Pig Island + Mo Hayder Not a thriller, not really, this is as close as a book can get to being a horror novel without being filed between Steven King and Lovecraft in that shabby little section half-way to the back of most bookstores. Joe Oakes is one of those reporters who deflates the paranormal for a living. He's good at it, so we—his audience—know he is going to come in for some hard knocks pretty soon, and he does, and so, unfortunately, do we. This book is as full of holes as a rusted-out colander. Thirty-one people are killed on Pig Island but only thirty—dum dum dum—can be identified. Great detail, and comes at a harrowing point in the novel, and nothing is ever heard again about who is really the thirty-first victim. Maybe I missed it, I miss a lot of things. The book holds together fairly well until the final crashing scenes, and everything splinters apart. I found no less than six glaring errors, in addition to the one named previously, which any of the policemen in the novel should have been all over before calling the case closed. But even Joe Oakes himself does not seem to spot them, nor the author, making for a heavily contrived ending. The details in this book are great, the set-up is terrific, Pig Island itself is properly ominous. Bestiality, gory deaths, The Island Of Doctor Moreau, a Satanic cult and extreme self-delusion—I'm disappointed this book was not better. The novel might make a good screen-play, but only if a director as sufficiently talented at distracting as Gore Verbinski—I'm thinking The Ring here—was in charge.

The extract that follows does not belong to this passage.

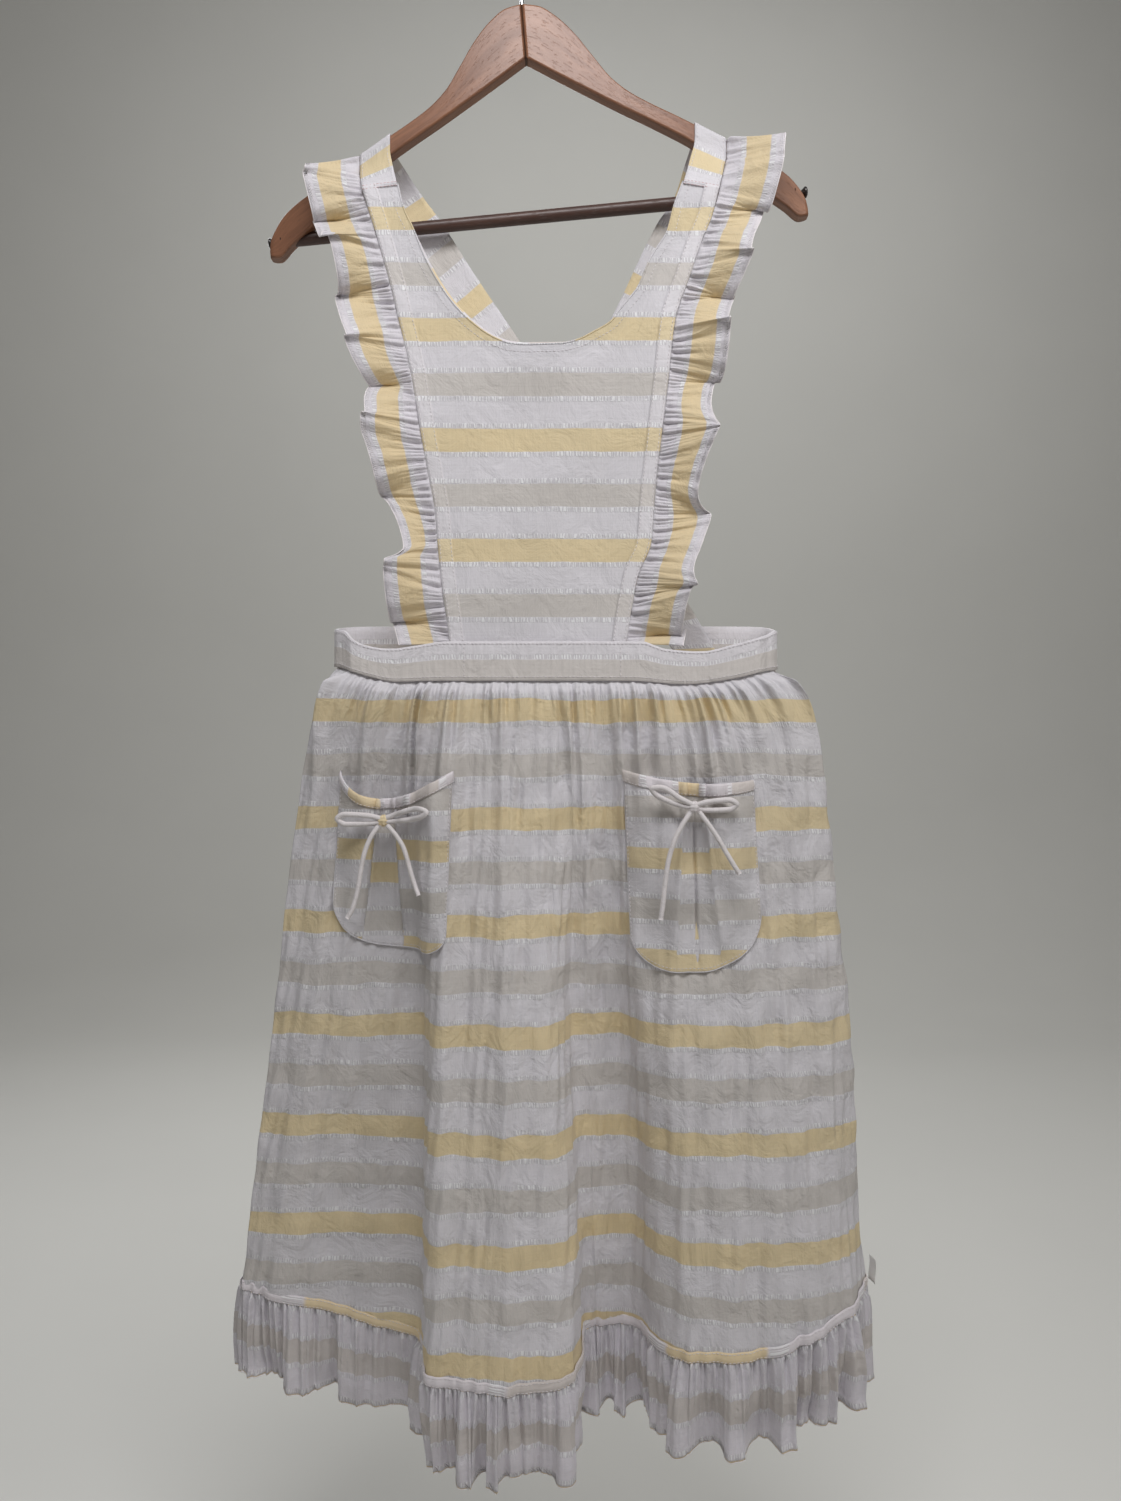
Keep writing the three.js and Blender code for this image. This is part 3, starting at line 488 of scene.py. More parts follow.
cx, cz = -18.25 * math.sin(TH), -18.25 * math.cos(TH)
hp = []
for a in np.arange(205, -48.1, -11.5):
    hp.append((cx + 20 * math.cos(math.radians(a)), 0, cz + 20 * math.sin(math.radians(a))))
hp += [(6.6, 0, -39.5), (1.6, 0, -46), (0, 0, -54), (0, 0, -64), (0, 0, -76), (0, 0, -98)]
HK = tilt(spline3(hp, np.linspace(0, 1, 150)))
rad = np.full(150, 1.74)
rad[:5] = [0.5, 1.15, 1.5, 1.66, 1.74]
o = tube("hook_wire_steel", HK, rad, 24, STEEL, "hook")
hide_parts("hook_wire")

# ------------------------------------------------------------------ bib
OUT_L = np.array([[-121.9, -216], [-113.3, -243], [-105, -271.4], [-97.8, -297], [-92.5, -320], [-87.9, -338.6], [-81.5, -369.4], [-75.1, -408], [-68.7, -444.7], [-63.2, -475.7], [-61.3, -499.5], [-57.7, -534.3], [-54, -558], [-50.4, -592]])
OUT_R = np.array([[162.6, -215.7], [157.1, -238], [149.1, -258], [139.5, -285.8], [127.4, -322], [121.9, -369.7], [116.5, -415.4], [111.9, -457.5], [108.2, -499.5], [98.1, -525], [92.6, -552.6], [87, -592]])
NECK = np.array([[-93.5, -212.5], [-88.9, -231.6], [-81.1, -248.8], [-70.4, -274.4], [-59, -294.3], [-47.6, -310], [-33.4, -324.1], [-16.3, -335.5], [-2.2, -340.6], [12.1, -341.9], [36, -341.2], [50.3, -337.7], [61.5, -332], [77.4, -322.4], [83, -314.4], [90.2, -305.7], [97.3, -296.9], [101.3, -288.9], [106.9, -274.6], [115.7, -260.3], [121.2, -251.5], [127, -230.3], [134, -211]])


def curve2(pts, t):
    p3 = np.stack([pts[:, 0], np.zeros(len(pts)), pts[:, 1]], -1)
    q = spline3(p3, t)
    return q[..., [0, 2]]


def bib_y(x, z):
    """Soft fall of the bib: slack just under the neckline, flat at the seams."""
    return -2 + 1.1 * noise2(x / 90, z / 120, 5) - 2.0 * np.exp(-((z + 352) / 22) ** 2) * np.exp(-((x - 20) / 45) ** 2)


na, nb = 150, 170
ta = np.linspace(0, 1, na)
tb = np.linspace(0, 1, nb)
top = np.zeros((na, 2))
k0, k1 = 0.14, 0.86
m0 = ta < k0
m1 = ta > k1
top[m0] = OUT_L[0] + (NECK[0] - OUT_L[0]) * (ta[m0] / k0)[:, None]
top[m1] = NECK[-1] + (OUT_R[0] - NECK[-1]) * ((ta[m1] - k1) / (1 - k1))[:, None]
mm_ = ~(m0 | m1)
top[mm_] = curve2(NECK, (ta[mm_] - k0) / (k1 - k0))
bot = np.array([-50.4, -592]) + (np.array([87, -592]) - np.array([-50.4, -592])) * ta[:, None]
lef = curve2(OUT_L[::-1], tb)
rig = curve2(OUT_R[::-1], tb)
A, B = ta[:, None, None], tb[None, :, None]
XZ = (1 - B) * bot[:, None] + B * top[:, None] + (1 - A) * lef[None] + A * rig[None] - ((1 - A) * (1 - B) * bot[0] + A * (1 - B) * bot[-1] + (1 - A) * B * top[0] + A * B * top[-1])
X, Z = XZ[..., 0], XZ[..., 1]
Y = bib_y(X, Z)
P = np.stack([X, Y, Z], -1)
o = sheet("bib_cloth", P, X * MM, (-Z - 241.2) * MM, COTTON)
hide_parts("bib_panel")
BIB = P


def off_curve(pts, t, w, side):
    c = curve2(pts, t)
    d = unit(np.gradient(c, axis=0))
    return np.stack([c[:, 0] - side * d[:, 1] * w, c[:, 1] + side * d[:, 0] * w], -1)


def edge_strip(name, pts, side, node):
    t = np.linspace(0, 1, 170)
    ws = np.linspace(-0.2, 11.8, 9)
    P = np.zeros((len(t), len(ws), 3))
    for j, w in enumerate(ws):
        q = off_curve(pts, t, w, side)
        f = (w + 0.2) / 12.0
        P[:, j, 0], P[:, j, 2] = q[:, 0], q[:, 1]
        puck = 0.28 * noise1(t * 60, 31 + side, 3) * np.sin(np.pi * f)
        P[:, j, 1] = bib_y(q[:, 0], q[:, 1]) - 0.55 - 0.55 * np.sin(np.pi * np.clip(f, 0, 1)) ** 0.5 + puck
    o = sheet(name, P, P[..., 0] * MM, (-P[..., 2] - 241.2) * MM, COTTON_BAND, 0.4)
    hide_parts(node)
    front = np.tile(np.array([0, -1.0, 0]), (len(t), 1))
    runs = []
    for w in (1.6, 10.4):
        q = off_curve(pts, t, w, side)
        runs.append((np.stack([q[:, 0], bib_y(q[:, 0], q[:, 1]) - 1.32, q[:, 1]], -1), front))
    stitches(name + "_stitching", runs)


edge_strip("bib_edge_left_cloth", OUT_L, 1, "bib_edge_strip_left")
edge_strip("bib_edge_right_cloth", OUT_R, -1, "bib_edge_strip_right")

# neckline: an inside facing that just shows, a rolled edge, and a row of stitches below it
t = np.linspace(0, 1, 180)
ws = np.linspace(-10, 2.2, 8)
P = np.zeros((len(t), len(ws), 3))
show = 0.35 + 0.65 * smooth((0.62 - t) / 0.15) * smooth((t - 0.10) / 0.1)
for j, w in enumerate(ws):
    ww = np.where(w > 0, w * show, w)
    c = curve2(NECK, t)
    d = unit(np.gradient(c, axis=0))
    P[:, j, 0] = c[:, 0] - d[:, 1] * ww
    P[:, j, 2] = c[:, 1] + d[:, 0] * ww
    P[:, j, 1] = bib_y(P[:, j, 0], P[:, j, 2]) + 1.0
s_neck = arc(np.stack([c[:, 0], c[:, 0] * 0, c[:, 1]], -1)) * MM
o = sheet("neckline_facing_cloth", P, (ws[None] * MM) + 0 * s_neck[:, None], s_neck[:, None] * 0.42 - 0.040 + 0 * ws[None], COTTON_BIND, 0.4)
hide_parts("neckline_facing")
c = curve2(NECK, t)
roll = np.stack([c[:, 0], bib_y(c[:, 0], c[:, 1]) - 0.1, c[:, 1]], -1)
o = tube("neckline_rolled_edge", roll, 0.75, 8, COTTON, vz=-241.2)
q = off_curve(NECK, t, -6.0, 1)
stitches("neckline_stitching", [(np.stack([q[:, 0], bib_y(q[:, 0], q[:, 1]) - 0.35, q[:, 1]], -1), np.tile(np.array([0, -1.0, 0]), (len(t), 1)))])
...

"Have You Ever Seen The Rain?" + Bishop Allen By now we have all seen the rain. Been that way for all my time. This is a good version, nothing special, but it would be hard to do a bad version of this classic. Live, yes, a bit muddy, yes, but the crowd is singing along and sometimes you have to make allowances for that. This cover will never be the iconic revision of John Fogarty's massive single that was Cash's cover of NIN or the charming nod that was Ted Leo's cover of "Since U Been Gone". This cover will never fill seats for fans of Bishop Allen or fans of CCR either. But this cover is good, and full of fun, and makes a good moment last a little bit longer, and who would ask more of a song than that? Also, Bishop Allen, right? Cherish them while they're here.

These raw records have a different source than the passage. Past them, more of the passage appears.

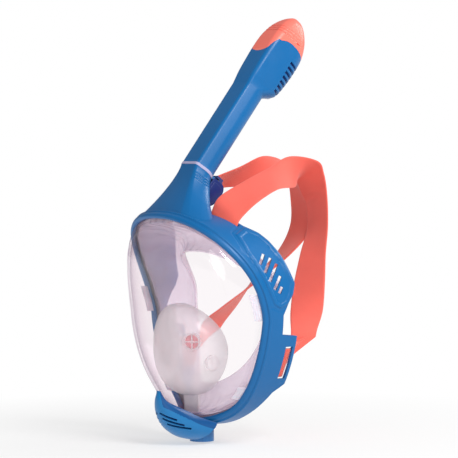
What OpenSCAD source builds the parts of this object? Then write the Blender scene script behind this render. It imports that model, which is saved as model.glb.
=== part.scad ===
// Full-face snorkel mask: a clear wrap-round lens in a moulded frame, a lean-back
// dry-top snorkel latched into the frame's neck, and a two-loop elastic harness.
// Origin: centre of the face seal's rear plane. +Z up, the wearer looks along -Y.

/* [Lens and rim] */
// Half-width of the lens opening at its widest level
rim_half_w = 94; // [92:0.5:96]
// Height of the lens opening above its widest level
rim_rise = 80; // [78:0.5:82]
// Depth of the lens opening below its widest level
rim_drop = 118; // [116:0.5:120]
// Height of the widest level above the seal's centre
rim_level = 18; // [16:0.5:20]
// How far the lens front stands ahead of the seal plane
lens_reach = 101; // [100:0.5:102]
// Lens wall thickness
lens_wall = 2.5; // [2:0.1:3]

/* [Snorkel] */
// Lean of the snorkel back from vertical, in degrees
snorkel_lean = 38; // [36:0.5:40]
// Length of the straight tube above the seam
tube_len = 100; // [98:0.5:102]
// Tube wall thickness
tube_wall = 2; // [1.8:0.1:2.2]
// Depth of the spigot in the neck socket
spigot_len = 16; // [14:0.5:17]
// Gap between spigot and socket
socket_gap = 0.3; // [0.2:0.05:0.4]

/* [Float valve] */
// Float radius
float_r = 10.6; // [10:0.1:11]
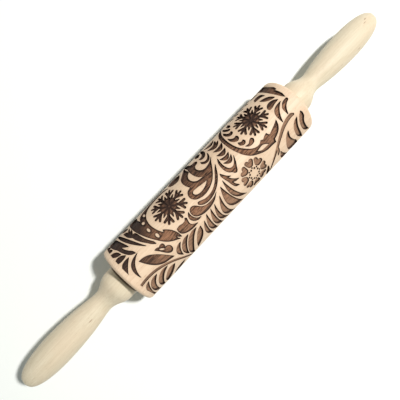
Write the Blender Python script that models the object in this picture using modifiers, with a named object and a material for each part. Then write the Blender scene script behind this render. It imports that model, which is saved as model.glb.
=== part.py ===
"""Engraved rolling pin: a wooden barrel that turns on a steel rod between two wooden handles.

The rod's axis is X and +Z is up. The origin is the middle of the barrel, on its axis. The barrel turns in
two flanged bushes on the rod's journals. Each end of the rod carries a thrust washer, a lock nut against
the rod's shoulder, and a handle screwed on by the threaded insert inside it.
"""

import math

import bpy

# Driving dimensions, in metres.
BARREL_LENGTH = 0.200
BARREL_DIAMETER = 0.054
BARREL_RIM_RADIUS = 0.003

HANDLE_LENGTH = 0.111
COLLAR_DIAMETER = 0.0288
COLLAR_LENGTH = 0.0075
COLLAR_EDGE_RADIUS = 0.001
NECK_DIAMETER = 0.0176
NECK_STATION = 0.026
GRIP_DIAMETER = 0.0262
GRIP_STATION = 0.075
TIP_FLAT_DIAMETER = 0.005

ROD_DIAMETER = 0.008
THREAD_DIAMETER = 0.006
ROD_REACH = 0.0024
ROD_CHAMFER = 0.0005

BUSH_DIAMETER = 0.014
BUSH_LENGTH = 0.014
BUSH_CHAMFER = 0.0005
FLANGE_DIAMETER = 0.022
FLANGE_THICKNESS = 0.002
FLANGE_STAND_OFF = 0.0003

WASHER_DIAMETER = 0.018
WASHER_THICKNESS = 0.0012

NUT_ACROSS_FLATS = 0.010
NUT_THICKNESS = 0.004
NUT_CHAMFER = 0.0005

INSERT_DIAMETER = 0.0098
INSERT_LENGTH = 0.015
INSERT_BARBS = 4
BARB_DEPTH = 0.0006

# Clearances, in metres.
PIECE_GAP = 0.0003
BARREL_BORE_CLEARANCE = 0.001
NUT_RECESS_CLEARANCE = 0.0005
PILOT_CLEARANCE = 0.0005
PILOT_END_CLEARANCE = 0.001

# How far each curve of the handle's outline follows its two end tangents, as a share of its length.
COVE_PULL = (0.40, 0.45)
SWELL_PULL = (0.10, 0.57)
TIP_PULL = (0.46, 0.75)

# Facets around each turned piece and along each curve.
BARREL_SEGMENTS = 64
HANDLE_SEGMENTS = 48
SMALL_SEGMENTS = 32
RIM_STEPS = 4
EDGE_STEPS = 3
COVE_STEPS = 6
SWELL_STEPS = 6
TIP_STEPS = 8

# Places along the rod, measured from the middle of the barrel.
BARREL_END = BARREL_LENGTH / 2
FLANGE_FACE = BARREL_END + FLANGE_STAND_OFF
WASHER_FACE = FLANGE_FACE + PIECE_GAP + WASHER_THICKNESS
COLLAR_FACE = WASHER_FACE + PIECE_GAP

# Depths inside a handle, measured from its collar's face. The rod reaches through the insert.
RECESS_DEPTH = NUT_THICKNESS + PIECE_GAP
INSERT_HOLE_DEPTH = RECESS_DEPTH + INSERT_LENGTH + PIECE_GAP
ROD_DEPTH = RECESS_DEPTH + INSERT_LENGTH + ROD_REACH
PILOT_DEPTH = ROD_DEPTH + PILOT_END_CLEARANCE
ROD_END = COLLAR_FACE + ROD_DEPTH

NUT_ACROSS_CORNERS = NUT_ACROSS_FLATS / math.cos(math.pi / 6)

MODEL_NAME = "engraved_rolling_pin"
SIDES = (("left", -1), ("right", 1))
SHARP_ANGLE = math.radians(30)
MERGE_DISTANCE = 0.00001


def clear_scene():
    for obj in list(bpy.data.objects):
        bpy.data.objects.remove(obj, do_unlink=True)


def new_collection(name):
    collection = bpy.data.collections.new(name)
    bpy.context.scene.collection.children.link(collection)
    return collection


def make_material(name, colour, roughness, metallic=0.0):
    material = bpy.data.materials.new(name)
    material.use_nodes = True
    shader = material.node_tree.nodes["Principled BSDF"]
    shader.inputs["Base Color"].default_value = (*colour, 1.0)
    shader.inputs["Roughness"].default_value = roughness
    shader.inputs["Metallic"].default_value = metallic
    material.diffuse_color = (*colour, 1.0)
    return material


def arc(centre, radius, start, end, steps):
    """Points of an arc in the outline plane, from angle start to angle end in degrees."""
    points = []
    for step in range(steps + 1):
        angle = math.radians(start + (end - start) * step / steps)
        points.append((centre[0] + radius * math.cos(angle), centre[1] + radius * math.sin(angle)))
    return points


def bezier(start, start_pull, end_pull, end, steps):
    """Points of a cubic curve after its start, up to and including its end."""
    points = []
    for step in range(1, steps + 1):
        t = step / steps
        weights = ((1 - t) ** 3, 3 * t * (1 - t) ** 2, 3 * t * t * (1 - t), t ** 3)
        corners = (start, start_pull, end_pull, end)
        points.append(tuple(sum(w * c[axis] for w, c in zip(weights, corners)) for axis in (0, 1)))
    return points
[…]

Tuesday, September 04, 2007

I Might Be Killed By A Criminal, Or By An Idiot, At Any Time

That thick mincing pony of a woman returned to her table in the corner of the bistro, twisting the coarse strands of her rusty mane around her fingers as she trotted back. Her nails were painted a gleaming bright blue—Nicole OPI "Blue Lace"—and when her phone buzzed on the glass table, she had trouble picking it up, her blunt nails chattering against the slick plastic flip. She swore and dropped the phone on the floor and bent down to pick it up, her blazer unfolding like origami to reveal most of a rather large pair of heavily-freckled breasts. Her hair dragged across the plain white plate of spanish rice, cold golden grains flecked with spirals of dark green onion and bright halves of cherry tomatoes. She swore, again, and managed to flip the phone open and cursed the number flickering against the luminous display. A few grains of rice glowed against her brassy hair. Her fingers punched a message into the phone and she bent down again—she should really have considered wearing a different jacket, or maybe a blouse underneath, something white and crisp, with more shadows than light, perhaps—and buried her phone in her purse. The woman straightened up quickly, beckoning the waitress over, and ordered a double vodka with water, no, plain, are you listening, no ice, dammit. And when the waitress stumbled on her way back to the bar, stout blacks heels stuttering double-time on the polished slate, the woman looked up with a quick jerk of her strong neck and met my eyes.


Gaelle + "Give It Back" This is the only song I have ever featured twice on this blog. The Windows Media visual projection of this song is a series of shimmering circles, mostly filled with a pale after-midnight aqua, and what more needs to be said? "Longing for / An empty thought / But I seem to think of you instead." A slow-motion song, smooth hands on a black glass of wine. Low-slung couches pushed against a red wall. Many people in a small room, old gold picture-frames high above our heads. The girl with the porcelain collarbone is swinging her shoulders to the music. That couple in the corner, her with the green eyes, him in the white suit, have been together for years. You slowly walk down the narrow stairs, now, and out into the late-night street, a short walk home in the warm summer's night. Tomorrow night will be even better.

Killing Hitler + Roger Moorhouse What matters, I think, in writing history, and especially niche history, is not so much style as tempo, tension, timing. We all know how this book will end. There will be no surprise on the last page of this book. Moorhouse details eight different conspiracies against the infamous Fuhrer and focuses, time and again, not on why the plans failed, but on how close the plans came to succeeding. This constant sense of what-if, combined with sympathetic portrayals of some not-always-so-sympathetic men, including Chamberlain, give this book a page-turning quality not often found in books of historical record. "How could Hitler NOT have been killed?" is the thought constantly in mind. This book explains.